I've known Arcadia for a long time. Once dated a girl who worked behind the soda fountain at Arcadia Drug Store. And I've worked here daily since Hurricane Charley blasted through DeSoto County on Aug. 13, 2004, and touched just about every life. I like it just the way it is. Many of the 33,000 residents here do, too.
There's no bumper-to-bumper traffic. No rush hour. Crime is low and serious crime is so rare it's always front page news. You want big news? A pit bull attack is big news. And the crime of the century here was some honor students at the high school vandalizing school buses as a senior graduation prank.
In many ways this is still Mayberry.
Lunch gossip has a Lake Woebegone quality about it.
"Someone tried to get my water pump again."
"Nooo."
"Pried my gate. Third time this year."
"You call Vernon?"
"Nah. I didn't file a complaint, just mentioned it to him at Rotary."
And so it goes.
Go to a Web site devoted to DeSoto gossip, however, and the sleepy community reads more like Peyton Place. I can't even repeat the allegations about what young clerks do on their lunch hour. Mercy.

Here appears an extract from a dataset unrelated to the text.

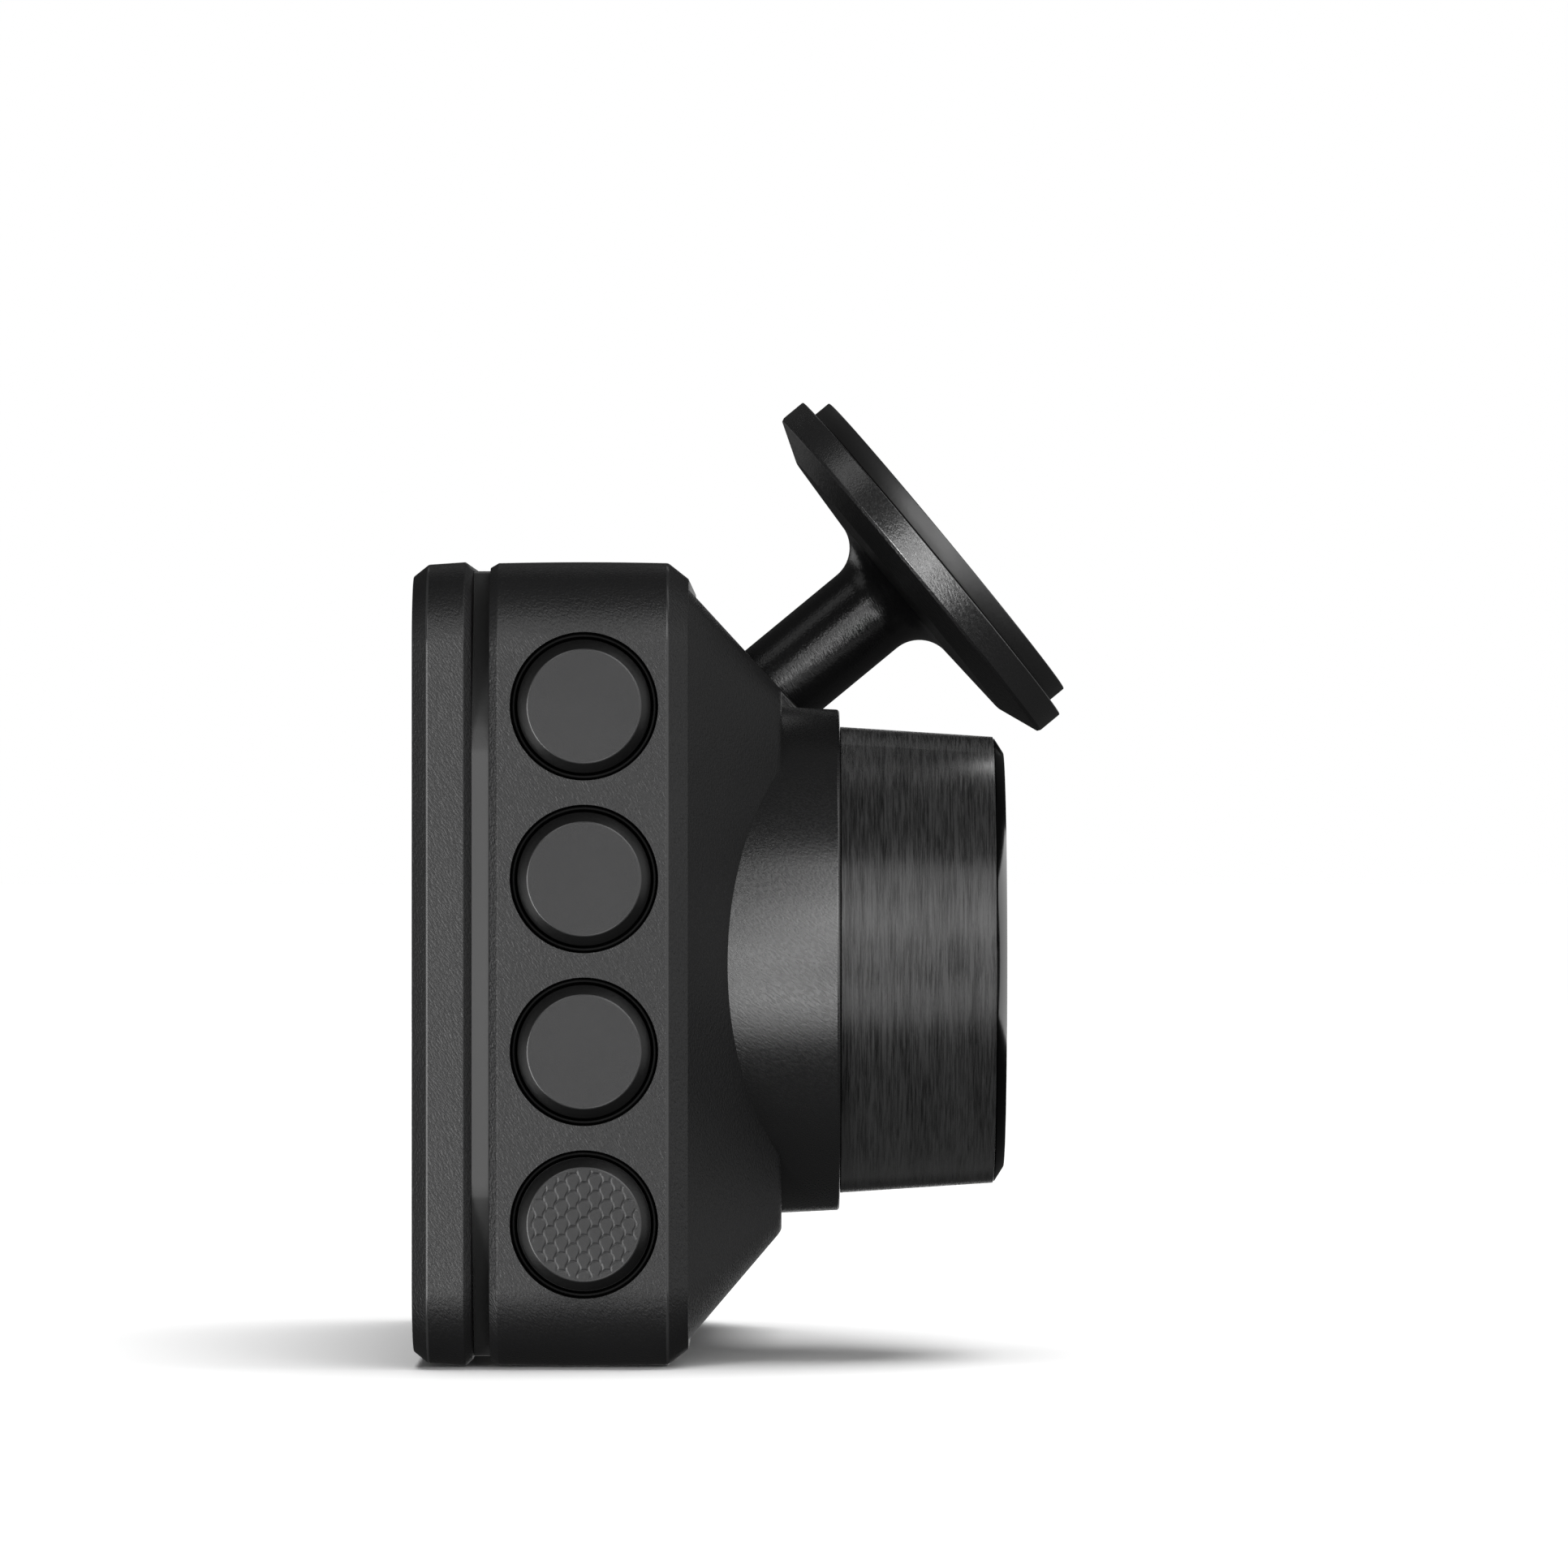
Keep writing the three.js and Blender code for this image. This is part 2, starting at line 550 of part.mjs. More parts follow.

But all looks tranquil on the surface. Kids dive from an abandoned bridge into the Peace River, where fossil hunters comb the banks for million-year-old bones. Tractor-pulled sprayers work the orange groves lining most major roads. Cows riding in long trailers moo loudly on the way to the slaughter house.
I won't go there. I just ... can't.
DeSoto just got a Wal-Mart distribution center, you know. It was a huge deal. Word around town was that Wal-Mart was going to pay $12 an hour for manual laborers. Actually, it was $12.50!
That's like striking gold in a county like DeSoto.
It's also a measure of how poor DeSoto County is. A third of its residents are Hispanic, many of them field workers, some here only seasonally for the orange harvest. The county had the recent distinction of achieving the second-highest teen pregnancy rate in Florida. There's nothing to do here, the teens say. There's one rundown movie theater with two screens, but no bowling alley, no videogame arcade, no mall. Nothing.
The public swimming pool closed back when integration became a fact of American life. Some say the pool's closing was a consequence. But today's Arcadia has a City Council with two elected black members. It has a city marshal —called a police chief in other places—who is black. That's more than simply progress in Arcadia; it's a social revolution.
If I had to tell you what Arcadia is like in a single sentence, I'd say, "Arcadia is what Florida small towns were like 50 years ago."
Sarasota, Venice, Fort Myers, Naples, Lakeland, Orlando. They grew up. Blew up. Then there's Arcadia. Not much has changed here in the last 50 years.
The changes that did come were made east of the downtown, along State Road 70, a coast-to-coast, east-west route that brings trucks through Arcadia. Car dealers moved out to S.R. 70, then fast-food chains and shopping center tenants that come and go. Not long ago, a Sonic and a Chili's opened east of town. Still, when Arcadia wants to party or shop, it drives to Charlotte County.
This is an old place, you understand. Arcadia incorporated in 1896 and was named after the daughter of a prominent citizen. It's a lyrical name, certainly prettier than Bertha or Martha or Mildred. At the time of its birth, Arcadia was a timber, cattle and citrus town. A downtown was growing nicely, and wood was so plentiful it was the construction material of choice.